Gli sviluppi futuri di questa situazione sono allo stato più legati alla capacità di Mosca di gestire il “Sultano” in un’ottica di conservazione dello status quo siriano che non alla forza attrattiva degli Stati Uniti di Trump e del sistema di relazioni politiche e diplomatiche con l’Unione europea. Dato per scontato nel medio termine il permanere di Putin alla guida del suo paese, un possibile riassetto degli equilibri geopolitici legati al ruolo della Turchia in Medio Oriente e nel Mediterraneo potrà certamente derivare da un eventuale avvicendamento alla presidenza degli Stati Uniti.
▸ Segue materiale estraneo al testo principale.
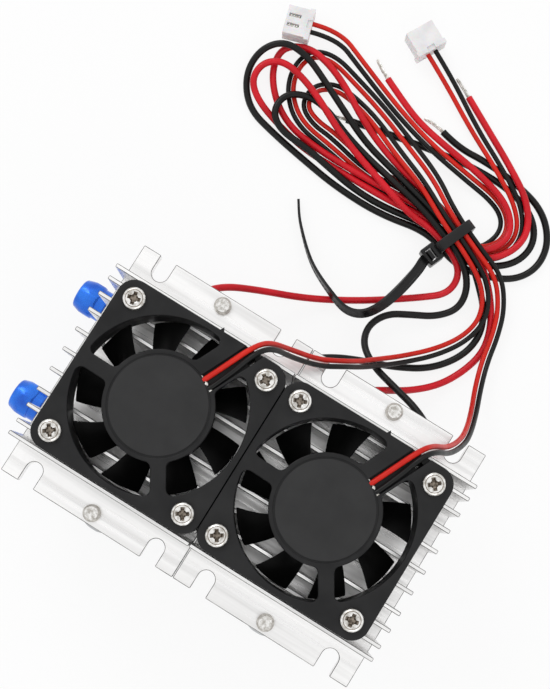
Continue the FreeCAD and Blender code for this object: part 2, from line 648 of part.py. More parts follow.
def make_fan_frame(side, sign):
    """Square frame with a round duct, hub plate on three struts and a lead channel."""
    body = new_body("fan_frame_" + side, "seam_x + %d * fan_step" % sign, "0", "fan_z")
    half = "fan_size / 2"
    outline = new_sketch(body, "outline")
    rectangle(outline, "-" + half, "-" + half, half, half)
    box = pad(body, outline, "fan_height", "box")
    fillet(body, box, edges_of(box, upright), "fan_corner", "corners")
    duct = new_sketch(body, "duct", offset="fan_height")
    circle(duct, "0", "0", "duct_radius")
    pocket(body, duct, "duct_cut")

    holes = new_sketch(body, "holes", offset="fan_height")
    for end in ("-1", "1"):
        for way in ("-1", "1"):
            circle(holes, end + " * hole_pitch / 2", way + " * hole_pitch / 2", "hole_radius")
    pocket(body, holes, "hole")

    hub = new_sketch(body, "hub", offset="hub_z")
    circle(hub, "0", "0", "hub_radius")
    pad(body, hub, "hub_thickness", "hub_plate")
    reach = "duct_radius + strut_rim_overlap"
    inner = "hub_radius - strut_hub_overlap"
    struts = (("strut_lead", "lead_angle", "lead_strut_offset", "lead_strut_width"),
              ("strut_side", "side_strut_angle", "0", "strut_width"),
              ("strut_front", "front_strut_angle", "0", "strut_width"))
    for name, angle, middle, width in struts:
        arm = new_sketch(body, name, offset="hub_z")
        turned_rectangle(arm, angle, inner, reach, middle, width)
        plate = pad(body, arm, "hub_thickness", name + "_arm")
    middle_height, edge_height = value("hub_z + hub_thickness / 2"), value("hub_thickness")
    corners = edges_of(plate, lambda edge: upright(edge) and abs(edge.Length - edge_height) < 1e-4
                       and abs(edge.CenterOfMass.z - middle_height) < 1e-4)
    fillet(body, plate, corners, "opening_fillet", "opening_corners")
    channel = new_sketch(body, "channel", offset="fan_height")
    turned_rectangle(channel, "lead_angle", "lead_start", "fan_size * 0.7", "lead_offset", "channel_width")
    pocket(body, channel, "lead_channel", "channel_depth")
    window = new_sketch(body, "window", offset="fan_height")
    turned_rectangle(window, "lead_angle", "fan_size / 2", "(fan_size / 2 + lead_window_length)",
                     "lead_window_offset", "lead_window_width")
    pocket(body, window, "lead_window")

    boss = new_sketch(body, "boss", offset="boss_bottom")
    circle(boss, "0", "0", "boss_radius")
    circle(boss, "0", "0", "boss_radius - boss_wall")
    pad(body, boss, "hub_z - boss_bottom", "bearing_tube")

    nub = new_sketch(body, "nub", offset="fan_height - nub_size")
    polygon(nub, [("nub_offset - nub_size / 2", half), ("nub_offset", half + " + nub_size * 0.8"),
                  ("nub_offset + nub_size / 2", half)])
    pad(body, nub, "nub_size", "mould_nub")
    return body


def make_rotor(side, sign):
    """Cup with nine twisted blades, each lofted through three sections."""
    body = new_body("fan_rotor_" + side, "seam_x + %d * fan_step" % sign, "0", "fan_z")
    if side == "right":
        bind(body, "Placement.Rotation.Angle", "right_rotor_turn")
    profile = new_sketch(body, "profile", "XZ_Plane")
    polygon(profile, [
        ("shaft_radius", "cup_bottom"),
        ("cup_radius", "cup_bottom"),
        ("cup_radius", "cup_top"),
        ("cup_radius - cup_wall", "cup_top"),
        ("cup_radius - cup_wall", "cup_bottom + cup_floor"),
        ("shaft_radius", "cup_bottom + cup_floor"),
    ])
    revolve(body, profile, "Z_Axis", "cup")
    sections = []
    stations = (("root", "cup_radius - cup_wall / 2", "blade_root_sweep", "0"),
                ("middle", "(cup_radius + duct_radius) / 2", "(blade_root_sweep + blade_tip_sweep) / 2",
                 "blade_lean / 2"),
                ("tip", "duct_radius", "blade_tip_sweep", "blade_lean"))
    for name, radius, sweep, lean in stations:
        sections.append(blade_section(body, name, radius, sweep, lean))
    blade = body.newObject("PartDesign::AdditiveLoft", body.Name + "_blade")
    blade.Profile = sections[0]
    blade.Sections = sections[1:]
    blade.Ruled = False
    doc.recompute()
    polar(body, blade, "blade_count", "blades")
    tips = new_sketch(body, "tips", "XZ_Plane")
    rectangle(tips, "duct_radius - blade_tip_gap", "0", "duct_radius + 3", "fan_height")
    turn_away(body, tips, "Z_Axis", "tip_trim")
    return body


def blade_section(body, name, radius, sweep, lean):
    """Blade section in an upright plane at a radius, slanted over its arc of the sweep."""
    section = new_sketch(body, name, "YZ_Plane", radius)
    half_run = "(%s) * tan((%s) / 2)" % (radius, sweep)
    shift = "(%s) * tan(%s)" % (radius, lean)
    low, high = "blade_bottom", "blade_bottom + blade_height"
    across = "blade_thickness * 0.62"
    polygon(section, [
        ("%s - %s - %s" % (shift, half_run, across), high),
        ("%s - %s + %s" % (shift, half_run, across), high),
        ("%s + blade_thickness * 0.9" % shift, "blade_bottom + blade_height * 0.56"),
        ("%s + %s + %s" % (shift, half_run, across), low),
        ("%s + %s - %s" % (shift, half_run, across), low),
        ("%s - blade_thickness * 0.5" % shift, "blade_bottom + blade_height * 0.44"),
    ])
    return section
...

Quel che è certo è che la Turchia ha potuto fin qui esprimere un potenziale enorme, che ha consolidato l’idea di un paese forte, consapevole, ben attrezzato a stare sulla scena mondiale e a difendere il proprio interesse nazionale. La questione del suo schieramento geopolitico, del legame con l’Occidente e del ruolo che Ankara intende esercitare nella NATO, alla quale resta tutto sommato ben legata, è il vero interrogativo, soprattutto se proiettato in un post Erdoğan che si prospetta caratterizzato dall’avvento di una pluralità di nuovi attori politici interni sicuramente meno trasgressivi e che potranno essere chiamati a fronteggiare le conseguenze di anni di politica estera muscolare e giocata su una fin qui convincente retorica identitaria.